— start Data —
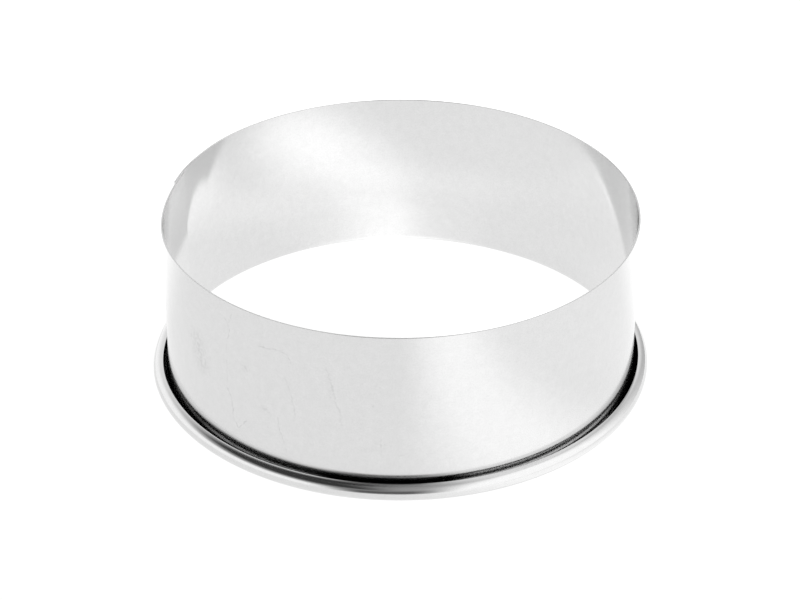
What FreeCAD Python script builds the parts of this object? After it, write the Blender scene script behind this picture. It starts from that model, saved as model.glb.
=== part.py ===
"""A round cookie cutter: one strip of thin steel, rolled to a ring, lapped at its ends and curled at its foot.

Millimetres and degrees. The ring's axis is Z, its cutting edge is at the top, and the curled rim stands
on Z = 0. Angles turn from +X towards +Y, and the photographed front of the ring is its -Y side.
"""
import FreeCAD, Part
import math
import os
import Sketcher

NODE = "cutter_ring"

# Driving dimensions: each name's value and what it measures
DIMENSIONS = {
    "wall_diameter": (101.6, "outside of the wall, a 4 inch cutter"),
    "ring_height": (37.5, "underside of the rim to the cutting edge"),
    "gauge": (0.35, "thickness of the steel strip"),
    "curl_diameter": (3.5, "outside of the tube that the foot is curled into"),
    "curl_slit": (1.05, "gap left between the curl's free edge and the wall"),
    "seam_angle": (166.0, "place of the outer layer's free end"),
    "lap_angle": (5.5, "turn over which the strip's two ends lie on each other"),
    "joggle_angle": (12.0, "turn over which the strip steps out by one gauge to lap the other end"),
}
# Sections that shape the joggle between its two ends
JOGGLE_STEPS = 4

# Formulas for sizes that follow from the driving dimensions
WALL_RADIUS = "Dimensions.wall_diameter / 2"
CURL_RADIUS = "Dimensions.curl_diameter / 2"
CURL_CENTRE = f"{WALL_RADIUS} - Dimensions.gauge + {CURL_RADIUS}"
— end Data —
Report all lines of the data that include the word "FreeCAD".

* _Solution_:
What FreeCAD Python script builds the parts of this object? After it, write the Blender scene script behind this picture. It starts from that model, saved as model.glb.
import FreeCAD, Part